INSTRUCTIONS TO FOLLOW: Identify each line below containing the string "caption" and copy it.

[Object data in JSON]

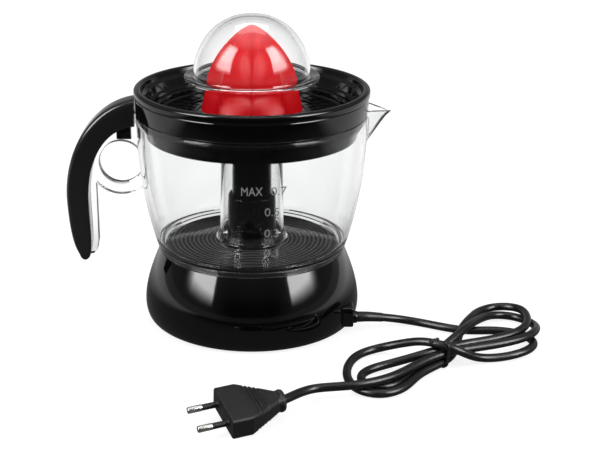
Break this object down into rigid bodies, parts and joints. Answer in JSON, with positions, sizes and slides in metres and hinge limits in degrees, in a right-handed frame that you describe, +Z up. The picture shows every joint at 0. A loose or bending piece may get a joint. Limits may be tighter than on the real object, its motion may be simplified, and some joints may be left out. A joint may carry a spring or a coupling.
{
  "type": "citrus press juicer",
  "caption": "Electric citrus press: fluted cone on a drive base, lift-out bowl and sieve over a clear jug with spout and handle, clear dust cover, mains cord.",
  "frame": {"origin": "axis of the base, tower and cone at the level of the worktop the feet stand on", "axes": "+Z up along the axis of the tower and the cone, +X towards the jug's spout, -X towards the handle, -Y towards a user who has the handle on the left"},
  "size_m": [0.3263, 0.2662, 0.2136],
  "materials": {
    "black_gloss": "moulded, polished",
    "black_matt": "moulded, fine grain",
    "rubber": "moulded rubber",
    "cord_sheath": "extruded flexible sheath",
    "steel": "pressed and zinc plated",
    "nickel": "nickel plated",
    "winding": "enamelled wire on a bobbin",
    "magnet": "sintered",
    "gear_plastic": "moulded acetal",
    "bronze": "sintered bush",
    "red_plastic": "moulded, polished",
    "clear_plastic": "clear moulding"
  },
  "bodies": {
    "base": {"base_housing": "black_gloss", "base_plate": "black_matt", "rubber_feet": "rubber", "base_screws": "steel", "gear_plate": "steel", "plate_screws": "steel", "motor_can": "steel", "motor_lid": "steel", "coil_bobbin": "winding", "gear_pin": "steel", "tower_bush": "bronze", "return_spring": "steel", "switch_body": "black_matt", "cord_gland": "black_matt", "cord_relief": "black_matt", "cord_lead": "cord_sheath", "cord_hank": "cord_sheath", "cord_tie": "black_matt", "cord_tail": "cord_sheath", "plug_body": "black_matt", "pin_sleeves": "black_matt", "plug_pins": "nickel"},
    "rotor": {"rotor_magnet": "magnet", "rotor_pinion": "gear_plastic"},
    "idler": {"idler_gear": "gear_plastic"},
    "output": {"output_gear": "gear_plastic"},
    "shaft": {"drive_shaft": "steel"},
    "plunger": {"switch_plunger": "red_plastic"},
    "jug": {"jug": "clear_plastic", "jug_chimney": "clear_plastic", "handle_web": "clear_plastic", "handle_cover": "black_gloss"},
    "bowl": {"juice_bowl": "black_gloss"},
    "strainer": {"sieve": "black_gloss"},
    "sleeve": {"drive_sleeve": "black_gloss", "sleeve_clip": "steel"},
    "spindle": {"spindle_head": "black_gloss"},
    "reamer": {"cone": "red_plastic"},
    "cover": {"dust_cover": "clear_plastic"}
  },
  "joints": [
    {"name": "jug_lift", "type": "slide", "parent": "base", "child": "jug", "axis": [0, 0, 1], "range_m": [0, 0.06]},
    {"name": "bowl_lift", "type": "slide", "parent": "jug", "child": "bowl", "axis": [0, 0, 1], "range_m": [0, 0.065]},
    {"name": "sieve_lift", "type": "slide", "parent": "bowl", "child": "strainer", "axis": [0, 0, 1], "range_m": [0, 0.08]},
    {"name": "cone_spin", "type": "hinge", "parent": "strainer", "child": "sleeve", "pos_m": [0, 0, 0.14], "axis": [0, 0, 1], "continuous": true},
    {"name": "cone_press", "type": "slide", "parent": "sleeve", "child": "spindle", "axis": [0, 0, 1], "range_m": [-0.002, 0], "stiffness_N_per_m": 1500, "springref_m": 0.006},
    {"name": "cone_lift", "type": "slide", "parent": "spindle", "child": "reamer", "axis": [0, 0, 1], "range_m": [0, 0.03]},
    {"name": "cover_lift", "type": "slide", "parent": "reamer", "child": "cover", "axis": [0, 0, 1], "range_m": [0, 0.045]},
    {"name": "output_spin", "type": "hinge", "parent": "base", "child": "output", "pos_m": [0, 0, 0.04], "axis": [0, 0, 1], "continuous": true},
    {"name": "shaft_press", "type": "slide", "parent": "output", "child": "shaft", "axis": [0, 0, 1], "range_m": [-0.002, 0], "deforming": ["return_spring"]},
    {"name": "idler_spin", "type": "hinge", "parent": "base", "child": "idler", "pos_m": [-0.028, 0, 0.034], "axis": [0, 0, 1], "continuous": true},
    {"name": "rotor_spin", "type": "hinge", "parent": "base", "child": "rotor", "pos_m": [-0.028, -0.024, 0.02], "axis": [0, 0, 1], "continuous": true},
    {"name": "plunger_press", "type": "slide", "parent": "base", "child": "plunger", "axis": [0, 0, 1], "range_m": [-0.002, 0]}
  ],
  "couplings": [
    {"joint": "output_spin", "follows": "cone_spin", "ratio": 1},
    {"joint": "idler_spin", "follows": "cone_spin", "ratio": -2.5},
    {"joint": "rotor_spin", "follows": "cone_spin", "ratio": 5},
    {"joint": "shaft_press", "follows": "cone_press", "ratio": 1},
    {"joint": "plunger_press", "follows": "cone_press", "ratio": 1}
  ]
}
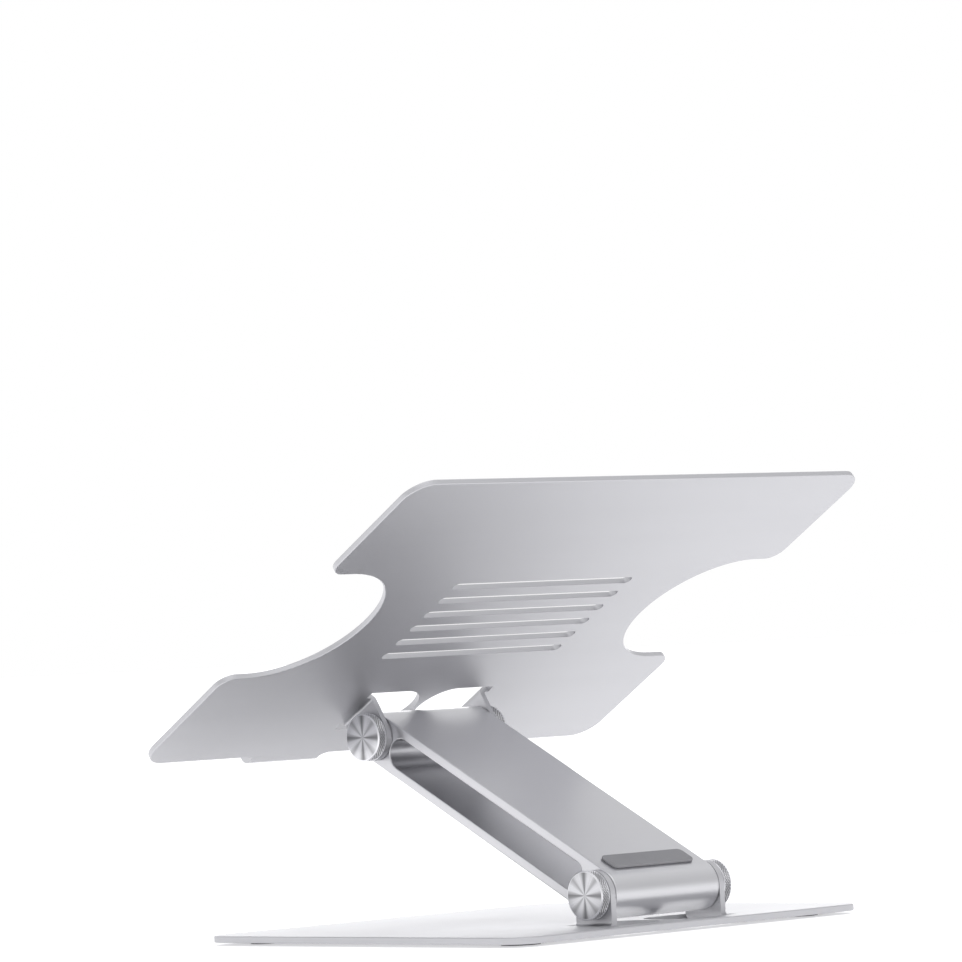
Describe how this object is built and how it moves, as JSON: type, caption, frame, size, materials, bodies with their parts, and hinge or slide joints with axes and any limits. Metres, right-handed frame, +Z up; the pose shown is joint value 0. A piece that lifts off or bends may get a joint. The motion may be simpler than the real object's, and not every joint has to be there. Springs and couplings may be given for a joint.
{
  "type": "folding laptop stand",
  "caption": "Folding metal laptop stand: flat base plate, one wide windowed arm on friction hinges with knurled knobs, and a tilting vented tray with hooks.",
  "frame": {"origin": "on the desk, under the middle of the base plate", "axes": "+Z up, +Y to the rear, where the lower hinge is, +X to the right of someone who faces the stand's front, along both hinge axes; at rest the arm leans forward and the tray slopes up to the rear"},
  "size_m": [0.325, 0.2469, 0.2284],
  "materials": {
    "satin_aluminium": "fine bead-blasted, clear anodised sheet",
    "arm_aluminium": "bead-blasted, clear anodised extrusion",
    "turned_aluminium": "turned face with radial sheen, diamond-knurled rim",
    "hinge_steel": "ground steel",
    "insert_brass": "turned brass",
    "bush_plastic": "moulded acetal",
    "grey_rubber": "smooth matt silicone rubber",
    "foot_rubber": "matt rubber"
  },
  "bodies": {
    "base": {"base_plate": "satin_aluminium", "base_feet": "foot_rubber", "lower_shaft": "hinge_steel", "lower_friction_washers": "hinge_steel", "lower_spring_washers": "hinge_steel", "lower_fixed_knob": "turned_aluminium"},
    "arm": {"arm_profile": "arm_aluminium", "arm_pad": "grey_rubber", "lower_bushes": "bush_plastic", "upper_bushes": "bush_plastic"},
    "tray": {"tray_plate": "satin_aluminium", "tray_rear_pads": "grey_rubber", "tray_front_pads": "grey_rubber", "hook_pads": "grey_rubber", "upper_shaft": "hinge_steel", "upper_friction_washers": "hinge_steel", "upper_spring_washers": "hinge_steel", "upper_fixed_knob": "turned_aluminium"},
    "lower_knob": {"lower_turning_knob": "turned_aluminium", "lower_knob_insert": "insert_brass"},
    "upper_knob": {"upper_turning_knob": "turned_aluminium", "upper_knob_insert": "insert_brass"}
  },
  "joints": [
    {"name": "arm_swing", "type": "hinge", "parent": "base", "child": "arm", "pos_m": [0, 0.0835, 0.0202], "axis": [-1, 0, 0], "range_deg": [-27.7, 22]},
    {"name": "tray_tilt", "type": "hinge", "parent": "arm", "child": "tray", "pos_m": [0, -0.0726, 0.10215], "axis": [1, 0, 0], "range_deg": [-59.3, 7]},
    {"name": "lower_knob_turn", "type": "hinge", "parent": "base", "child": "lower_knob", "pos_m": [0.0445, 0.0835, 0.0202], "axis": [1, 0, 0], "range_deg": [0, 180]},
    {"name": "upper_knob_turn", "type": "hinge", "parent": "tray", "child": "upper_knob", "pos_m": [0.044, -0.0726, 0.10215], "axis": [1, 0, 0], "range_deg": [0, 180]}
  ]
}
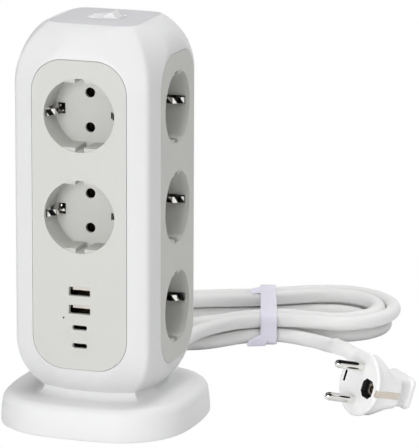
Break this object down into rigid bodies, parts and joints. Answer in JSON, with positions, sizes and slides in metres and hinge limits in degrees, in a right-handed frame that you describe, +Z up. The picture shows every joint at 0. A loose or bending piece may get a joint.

TASK OUTPUT:
  "caption": "Electric citrus press: fluted cone on a drive base, lift-out bowl and sieve over a clear jug with spout and handle, clear dust cover, mains cord.",
Describe how this object is built and how it moves, as JSON: type, caption, frame, size, materials, bodies with their parts, and hinge or slide joints with axes and any limits. Metres, right-handed frame, +Z up; the pose shown is joint value 0. A piece that lifts off or bends may get a joint. The motion may be simpler than the real object's, and not every joint has to be there. Springs and couplings may be given for a joint.
  "caption": "Folding metal laptop stand: flat base plate, one wide windowed arm on friction hinges with knurled knobs, and a tilting vented tray with hooks.",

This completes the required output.